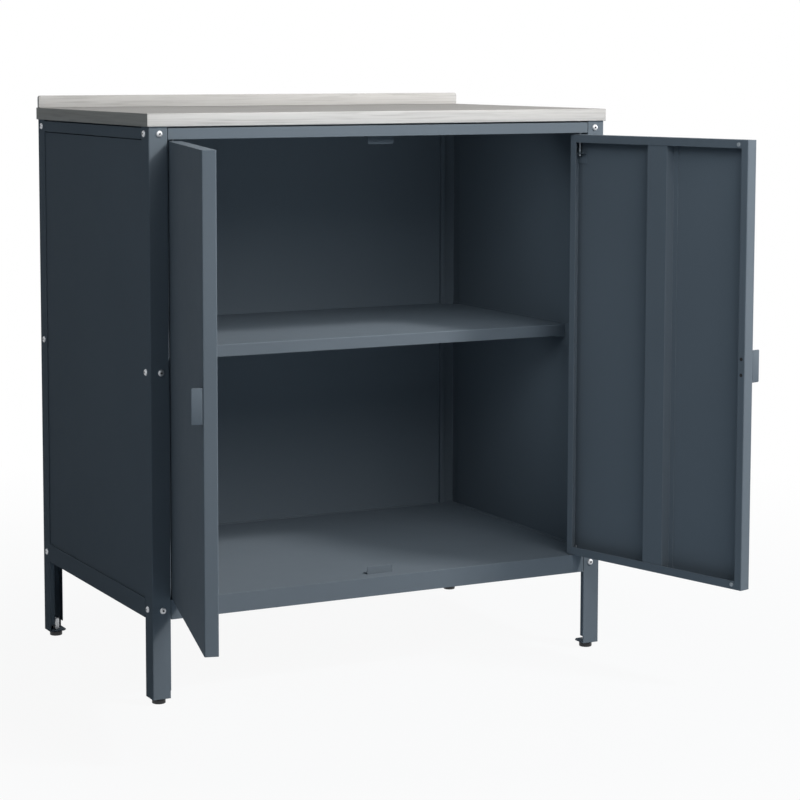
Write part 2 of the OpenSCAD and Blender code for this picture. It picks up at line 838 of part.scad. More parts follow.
// Angle plate on the skin that guides the upper pin
module hinge_bracket(side) {
    u0 = leaf_u0 + panel_t;
    skin = leaf_v0 + panel_t;
    z1 = leaf_top - bracket_drop + frame_t;
    color(STEEL) on_leaf(side) difference() {
        union() {
            box([u0, skin, z1 - frame_t], [bracket_u, bracket_v, z1]);
            box([u0, skin, z1 - bracket_leaf_h], [bracket_u, skin + frame_t, z1]);
        }
        translate([0, 0, z1 - frame_t - cut]) cylinder(r = pin_r + fit_clear, h = frame_t + 2 * cut);
    }
}

module hinge_washer(side) {
    color(PLASTIC) on_leaf(side) difference() {
        translate([0, 0, tray_top + fit_clear]) cylinder(r = washer_r, h = leaf_gap_bottom - fit_clear);
        translate([0, 0, tray_top]) cylinder(r = pin_r + fit_clear, h = leaf_gap_bottom + cut);
    }
}

// Levelling feet

module foot_pad(side, end) {
    color(PLASTIC) at_corner(side, end) translate([foot_inset, foot_inset, 0]) difference() {
        union() {
            cylinder(r1 = pad_r - pad_chamfer, r2 = pad_r, h = pad_chamfer);
            translate([0, 0, pad_chamfer]) cylinder(r = pad_r, h = pad_h - 2 * pad_chamfer);
            translate([0, 0, pad_h - pad_chamfer])
                cylinder(r1 = pad_r, r2 = pad_r - pad_chamfer, h = pad_chamfer);
        }
        translate([0, 0, stud_seat]) cylinder(r = stud_r + fit_clear, h = pad_h);
    }
}

module foot_stud(side, end) {
    color(ZINC) at_corner(side, end) translate([foot_inset, foot_inset, stud_seat])
        cylinder(r = stud_r, h = stud_top - stud_seat);
}

// Nodes

placed() worktop();
placed() upstand();
placed() post(LEFT, FRONT);  // post_front_left
placed() post(RIGHT, FRONT);  // post_front_right
placed() post(LEFT, REAR);  // post_rear_left
placed() post(RIGHT, REAR);  // post_rear_right
placed() foot_plate(LEFT, FRONT);  // foot_plate_front_left
placed() foot_plate(RIGHT, FRONT);  // foot_plate_front_right
placed() foot_plate(LEFT, REAR);  // foot_plate_rear_left
placed() foot_plate(RIGHT, REAR);  // foot_plate_rear_right
placed() top_plate(LEFT, FRONT);  // top_plate_front_left
placed() top_plate(RIGHT, FRONT);  // top_plate_front_right
placed() top_plate(LEFT, REAR);  // top_plate_rear_left
placed() top_plate(RIGHT, REAR);  // top_plate_rear_right
placed() foot_sleeves();
placed() top_rail_front();
placed() top_rail_rear();
placed() top_rail_side(LEFT);  // top_rail_left
placed() top_rail_side(RIGHT);  // top_rail_right
placed() side_panel(LEFT);  // side_panel_left
placed() side_panel(RIGHT);  // side_panel_right
placed() back_panel();
placed() bottom_tray();
placed() shelf();
placed() shelf_support(LEFT);  // shelf_support_left
placed() shelf_support(RIGHT);  // shelf_support_right
placed() door_stop_top();
placed() door_stop_bottom();
placed() frame_screws();
placed() frame_nuts();
placed() worktop_screws();
placed() upstand_screws();
placed() door(LEFT);  // door_left
placed() door_stiffener(LEFT);  // door_stiffener_left
placed() handle(LEFT);  // handle_left
placed() handle_screws(LEFT);  // handle_screws_left
placed() door_buffers(LEFT);  // door_buffers_left
placed() hinge_pin_top(LEFT);  // hinge_pin_top_left
placed() hinge_pin_bottom(LEFT);  // hinge_pin_bottom_left
placed() hinge_bracket(LEFT);  // hinge_bracket_left
placed() hinge_washer(LEFT);  // hinge_washer_left
placed() door(RIGHT);  // door_right
placed() door_stiffener(RIGHT);  // door_stiffener_right
placed() handle(RIGHT);  // handle_right
placed() handle_screws(RIGHT);  // handle_screws_right
placed() door_buffers(RIGHT);  // door_buffers_right
placed() hinge_pin_top(RIGHT);  // hinge_pin_top_right
placed() hinge_pin_bottom(RIGHT);  // hinge_pin_bottom_right
placed() hinge_bracket(RIGHT);  // hinge_bracket_right
placed() hinge_washer(RIGHT);  // hinge_washer_right
placed() foot_pad(LEFT, FRONT);  // foot_pad_front_left
placed() foot_pad(RIGHT, FRONT);  // foot_pad_front_right
placed() foot_pad(LEFT, REAR);  // foot_pad_rear_left
placed() foot_pad(RIGHT, REAR);  // foot_pad_rear_right
placed() foot_stud(LEFT, FRONT);  // foot_stud_front_left
placed() foot_stud(RIGHT, FRONT);  // foot_stud_front_right
placed() foot_stud(LEFT, REAR);  // foot_stud_rear_left
placed() foot_stud(RIGHT, REAR);  // foot_stud_rear_right
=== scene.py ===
"""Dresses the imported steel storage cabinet: finishes, modelled details, studio and camera."""

import json
import logging
import math
from abc import ABC, abstractmethod
from dataclasses import dataclass, field
from enum import Enum
from typing import Callable, Sequence

import bmesh
import bpy
from mathutils import Matrix, Vector

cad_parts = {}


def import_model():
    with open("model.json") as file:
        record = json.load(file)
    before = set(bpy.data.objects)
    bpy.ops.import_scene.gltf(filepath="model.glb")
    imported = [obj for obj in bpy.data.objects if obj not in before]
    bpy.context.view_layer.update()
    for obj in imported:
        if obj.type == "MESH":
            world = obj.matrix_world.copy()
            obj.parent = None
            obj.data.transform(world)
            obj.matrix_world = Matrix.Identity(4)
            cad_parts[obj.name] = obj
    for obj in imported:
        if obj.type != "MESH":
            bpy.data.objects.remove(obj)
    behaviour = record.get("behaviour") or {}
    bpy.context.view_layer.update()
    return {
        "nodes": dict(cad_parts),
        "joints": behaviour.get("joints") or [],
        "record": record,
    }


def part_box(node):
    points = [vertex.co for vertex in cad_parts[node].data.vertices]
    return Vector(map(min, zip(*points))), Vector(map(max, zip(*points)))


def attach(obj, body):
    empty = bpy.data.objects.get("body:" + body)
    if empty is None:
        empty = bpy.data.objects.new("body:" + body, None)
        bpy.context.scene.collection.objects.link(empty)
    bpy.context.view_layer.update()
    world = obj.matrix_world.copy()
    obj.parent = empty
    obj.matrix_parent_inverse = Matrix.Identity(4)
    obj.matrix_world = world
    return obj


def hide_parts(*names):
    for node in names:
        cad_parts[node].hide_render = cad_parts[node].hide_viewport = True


LOG = logging.getLogger("cabinet")

Colour = tuple[float, float, float]
Rgba = tuple[float, float, float, float]
Point = tuple[float, float, float]
Span = tuple[float, float]
Material = bpy.types.Material
Node = bpy.types.Node
Object = bpy.types.Object
Socket = bpy.types.NodeSocket
Test = Callable[[Vector, Vector], bool]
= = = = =
**Aim of the exercise**
Only the lines from the line with "placed() foot_pad(LEFT, FRONT);" to the line with "bpy.data.objects.remove(obj)", inclusive, are to be printed, exactly as they appear.

**Complete answer**
placed() foot_pad(LEFT, FRONT);  // foot_pad_front_left
placed() foot_pad(RIGHT, FRONT);  // foot_pad_front_right
placed() foot_pad(LEFT, REAR);  // foot_pad_rear_left
placed() foot_pad(RIGHT, REAR);  // foot_pad_rear_right
placed() foot_stud(LEFT, FRONT);  // foot_stud_front_left
placed() foot_stud(RIGHT, FRONT);  // foot_stud_front_right
placed() foot_stud(LEFT, REAR);  // foot_stud_rear_left
placed() foot_stud(RIGHT, REAR);  // foot_stud_rear_right
=== scene.py ===
"""Dresses the imported steel storage cabinet: finishes, modelled details, studio and camera."""

import json
import logging
import math
from abc import ABC, abstractmethod
from dataclasses import dataclass, field
from enum import Enum
from typing import Callable, Sequence

import bmesh
import bpy
from mathutils import Matrix, Vector

cad_parts = {}


def import_model():
    with open("model.json") as file:
        record = json.load(file)
    before = set(bpy.data.objects)
    bpy.ops.import_scene.gltf(filepath="model.glb")
    imported = [obj for obj in bpy.data.objects if obj not in before]
    bpy.context.view_layer.update()
    for obj in imported:
        if obj.type == "MESH":
            world = obj.matrix_world.copy()
            obj.parent = None
            obj.data.transform(world)
            obj.matrix_world = Matrix.Identity(4)
            cad_parts[obj.name] = obj
    for obj in imported:
        if obj.type != "MESH":
            bpy.data.objects.remove(obj)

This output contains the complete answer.